Sri lanka News – Sri Lanka’s President Gotabaya Rajapaksa has assured full independence to the Central Bank following a meeting with Governor Nandalal Weerasinghe, his office said.
President Rajapaksa met Governor Weerasinghe and Monetary Board member Sanjeeva Jayawardena and assured “his fullest and unqualified assurance of freedom to discharge their functions independently and without any extraneous constraints.”
“The President expressed his confidence in these measures and thanked the governor once again for accepting this post during very trying circumstances,” the statement said.
“The President also assured an interactive process and indicated that the Governor and the Monetary Board would be accorded any assistance required in his capacity as the Head of State, including engaging with his international counterparts, at the highest level of state engagement, in order to assist Sri Lanka’s economic recovery process.”
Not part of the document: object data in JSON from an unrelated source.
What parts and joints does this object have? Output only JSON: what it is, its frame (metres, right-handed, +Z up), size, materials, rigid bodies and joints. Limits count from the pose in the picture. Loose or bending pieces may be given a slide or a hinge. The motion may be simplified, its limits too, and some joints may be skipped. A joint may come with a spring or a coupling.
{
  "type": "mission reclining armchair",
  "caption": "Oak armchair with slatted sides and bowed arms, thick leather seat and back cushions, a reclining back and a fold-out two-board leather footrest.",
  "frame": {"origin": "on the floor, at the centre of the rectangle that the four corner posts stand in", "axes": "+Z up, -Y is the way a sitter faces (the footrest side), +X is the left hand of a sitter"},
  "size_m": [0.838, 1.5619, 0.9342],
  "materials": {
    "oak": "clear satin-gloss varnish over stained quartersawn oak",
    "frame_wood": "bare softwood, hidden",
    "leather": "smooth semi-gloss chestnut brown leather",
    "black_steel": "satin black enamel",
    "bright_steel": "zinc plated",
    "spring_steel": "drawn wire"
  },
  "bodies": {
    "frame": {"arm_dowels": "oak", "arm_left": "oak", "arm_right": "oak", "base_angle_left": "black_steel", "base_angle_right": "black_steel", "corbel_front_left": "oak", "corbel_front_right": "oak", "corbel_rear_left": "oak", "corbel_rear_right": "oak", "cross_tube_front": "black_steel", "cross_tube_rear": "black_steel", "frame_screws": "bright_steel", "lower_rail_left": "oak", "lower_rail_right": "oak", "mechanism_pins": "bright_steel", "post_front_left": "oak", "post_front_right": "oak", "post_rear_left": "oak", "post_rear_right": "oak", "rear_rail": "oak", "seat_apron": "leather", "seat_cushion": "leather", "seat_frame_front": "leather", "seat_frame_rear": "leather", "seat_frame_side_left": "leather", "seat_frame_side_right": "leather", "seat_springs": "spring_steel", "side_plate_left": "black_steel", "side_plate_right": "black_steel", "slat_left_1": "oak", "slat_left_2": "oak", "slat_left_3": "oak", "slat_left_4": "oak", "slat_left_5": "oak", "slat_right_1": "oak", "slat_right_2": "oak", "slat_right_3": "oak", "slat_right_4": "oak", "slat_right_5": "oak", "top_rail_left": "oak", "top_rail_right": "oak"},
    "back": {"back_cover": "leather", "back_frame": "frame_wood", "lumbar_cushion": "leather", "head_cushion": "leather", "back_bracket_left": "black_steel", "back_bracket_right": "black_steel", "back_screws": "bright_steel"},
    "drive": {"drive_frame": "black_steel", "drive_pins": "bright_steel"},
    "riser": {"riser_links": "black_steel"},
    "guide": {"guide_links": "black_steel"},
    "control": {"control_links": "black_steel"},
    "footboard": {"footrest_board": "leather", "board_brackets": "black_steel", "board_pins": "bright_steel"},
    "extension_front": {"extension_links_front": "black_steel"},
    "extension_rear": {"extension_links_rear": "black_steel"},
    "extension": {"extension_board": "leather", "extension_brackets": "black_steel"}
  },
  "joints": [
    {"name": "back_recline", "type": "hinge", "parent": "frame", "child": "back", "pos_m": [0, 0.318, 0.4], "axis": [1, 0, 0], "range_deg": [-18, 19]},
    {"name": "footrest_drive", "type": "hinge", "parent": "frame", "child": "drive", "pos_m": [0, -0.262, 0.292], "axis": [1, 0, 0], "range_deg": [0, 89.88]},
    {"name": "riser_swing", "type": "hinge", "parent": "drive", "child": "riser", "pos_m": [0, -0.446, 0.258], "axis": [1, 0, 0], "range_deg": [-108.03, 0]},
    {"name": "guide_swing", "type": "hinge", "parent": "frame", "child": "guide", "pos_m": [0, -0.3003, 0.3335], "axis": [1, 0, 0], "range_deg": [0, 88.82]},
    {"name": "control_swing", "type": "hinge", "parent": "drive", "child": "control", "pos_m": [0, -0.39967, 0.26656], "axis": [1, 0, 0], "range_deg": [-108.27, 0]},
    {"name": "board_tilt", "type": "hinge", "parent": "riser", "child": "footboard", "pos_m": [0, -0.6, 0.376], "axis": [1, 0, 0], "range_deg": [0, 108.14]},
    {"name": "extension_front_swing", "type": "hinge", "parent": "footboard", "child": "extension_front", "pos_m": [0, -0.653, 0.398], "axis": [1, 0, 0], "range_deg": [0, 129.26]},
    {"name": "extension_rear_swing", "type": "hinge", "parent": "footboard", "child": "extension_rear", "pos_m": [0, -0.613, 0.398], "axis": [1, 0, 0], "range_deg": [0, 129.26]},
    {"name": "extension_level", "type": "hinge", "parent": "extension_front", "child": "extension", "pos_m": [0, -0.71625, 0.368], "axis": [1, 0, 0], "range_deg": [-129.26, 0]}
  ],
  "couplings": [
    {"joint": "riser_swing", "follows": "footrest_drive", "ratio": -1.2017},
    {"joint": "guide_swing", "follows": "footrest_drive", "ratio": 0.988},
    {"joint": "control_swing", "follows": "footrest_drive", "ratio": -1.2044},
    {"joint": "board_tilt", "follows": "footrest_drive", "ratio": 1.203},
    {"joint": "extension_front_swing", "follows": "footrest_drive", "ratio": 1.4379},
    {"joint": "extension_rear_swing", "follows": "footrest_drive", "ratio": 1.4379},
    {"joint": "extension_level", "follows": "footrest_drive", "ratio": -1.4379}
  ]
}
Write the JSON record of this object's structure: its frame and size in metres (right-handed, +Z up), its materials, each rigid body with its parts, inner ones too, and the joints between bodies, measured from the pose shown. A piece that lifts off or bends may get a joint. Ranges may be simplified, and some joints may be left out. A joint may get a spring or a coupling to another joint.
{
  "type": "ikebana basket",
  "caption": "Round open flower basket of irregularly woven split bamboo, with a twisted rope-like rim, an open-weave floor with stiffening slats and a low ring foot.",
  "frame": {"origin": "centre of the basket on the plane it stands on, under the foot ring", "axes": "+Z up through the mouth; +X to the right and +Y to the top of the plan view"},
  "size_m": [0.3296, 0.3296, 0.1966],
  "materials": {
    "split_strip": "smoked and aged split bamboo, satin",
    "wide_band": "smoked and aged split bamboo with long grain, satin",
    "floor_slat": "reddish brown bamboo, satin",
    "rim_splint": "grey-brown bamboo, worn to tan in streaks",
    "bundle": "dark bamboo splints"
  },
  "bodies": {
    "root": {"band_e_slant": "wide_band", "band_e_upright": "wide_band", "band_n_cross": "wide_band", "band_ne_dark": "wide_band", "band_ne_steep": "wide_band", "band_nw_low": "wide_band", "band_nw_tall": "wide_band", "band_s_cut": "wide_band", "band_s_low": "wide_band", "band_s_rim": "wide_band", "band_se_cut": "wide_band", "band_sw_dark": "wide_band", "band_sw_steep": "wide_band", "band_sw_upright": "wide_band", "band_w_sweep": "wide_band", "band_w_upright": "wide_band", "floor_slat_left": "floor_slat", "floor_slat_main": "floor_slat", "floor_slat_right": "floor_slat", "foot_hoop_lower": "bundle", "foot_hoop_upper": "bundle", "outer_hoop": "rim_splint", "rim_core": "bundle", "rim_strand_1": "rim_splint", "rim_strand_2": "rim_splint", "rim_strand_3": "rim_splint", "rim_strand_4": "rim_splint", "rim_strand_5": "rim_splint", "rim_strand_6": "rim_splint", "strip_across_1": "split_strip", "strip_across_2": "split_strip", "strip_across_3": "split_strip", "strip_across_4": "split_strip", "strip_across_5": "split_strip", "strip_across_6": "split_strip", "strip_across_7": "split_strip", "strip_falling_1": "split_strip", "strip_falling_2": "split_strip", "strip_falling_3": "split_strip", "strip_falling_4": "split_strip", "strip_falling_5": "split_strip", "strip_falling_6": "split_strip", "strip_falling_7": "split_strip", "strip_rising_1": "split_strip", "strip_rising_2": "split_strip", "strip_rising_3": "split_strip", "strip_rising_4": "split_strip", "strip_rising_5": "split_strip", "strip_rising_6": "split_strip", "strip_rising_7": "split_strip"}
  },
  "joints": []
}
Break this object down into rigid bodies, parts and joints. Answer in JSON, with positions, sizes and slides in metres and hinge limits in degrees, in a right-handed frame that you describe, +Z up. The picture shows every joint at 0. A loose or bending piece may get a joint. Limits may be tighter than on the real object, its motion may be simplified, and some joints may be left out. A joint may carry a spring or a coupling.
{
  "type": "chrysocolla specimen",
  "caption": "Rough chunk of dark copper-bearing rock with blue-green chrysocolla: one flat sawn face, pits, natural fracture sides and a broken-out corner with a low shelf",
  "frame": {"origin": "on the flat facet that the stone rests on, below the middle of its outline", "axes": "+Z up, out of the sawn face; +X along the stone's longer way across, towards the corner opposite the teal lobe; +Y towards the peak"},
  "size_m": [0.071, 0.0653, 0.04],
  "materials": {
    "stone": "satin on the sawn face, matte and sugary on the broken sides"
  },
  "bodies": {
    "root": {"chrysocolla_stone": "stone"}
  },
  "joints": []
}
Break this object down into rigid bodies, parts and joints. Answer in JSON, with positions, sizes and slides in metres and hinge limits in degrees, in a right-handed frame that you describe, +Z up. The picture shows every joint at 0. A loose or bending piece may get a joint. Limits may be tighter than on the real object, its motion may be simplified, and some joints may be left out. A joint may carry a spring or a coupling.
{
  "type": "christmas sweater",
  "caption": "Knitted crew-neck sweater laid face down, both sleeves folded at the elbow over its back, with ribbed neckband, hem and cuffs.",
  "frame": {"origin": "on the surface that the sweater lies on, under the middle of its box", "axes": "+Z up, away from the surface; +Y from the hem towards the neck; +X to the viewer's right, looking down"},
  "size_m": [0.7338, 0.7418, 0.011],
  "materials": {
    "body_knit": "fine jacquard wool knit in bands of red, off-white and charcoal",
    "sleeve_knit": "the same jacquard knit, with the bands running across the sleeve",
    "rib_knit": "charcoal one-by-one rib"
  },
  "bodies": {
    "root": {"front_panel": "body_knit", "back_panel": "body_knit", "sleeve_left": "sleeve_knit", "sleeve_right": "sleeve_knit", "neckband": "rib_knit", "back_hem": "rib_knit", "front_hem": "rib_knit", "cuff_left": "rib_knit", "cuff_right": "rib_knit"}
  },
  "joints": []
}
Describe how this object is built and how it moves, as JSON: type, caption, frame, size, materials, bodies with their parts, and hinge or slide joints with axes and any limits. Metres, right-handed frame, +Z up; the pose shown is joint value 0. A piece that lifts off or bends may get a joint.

Sri Lanka’s central bank has a widely discretionary monetary law which allows incumbent governors to print money to their hearts content, or trigger conflicts between monetary policy and exchange rate policy with only open market operations and trigger currency crises.
There are attempts to increase the discretionary powers to give even more flexibility and reduce accountability with a new monetary law.
In Sri Lanka both the central bank and Treasury are run by seconded central bankers and they collude to print money and later politicians get the blame, some critics say.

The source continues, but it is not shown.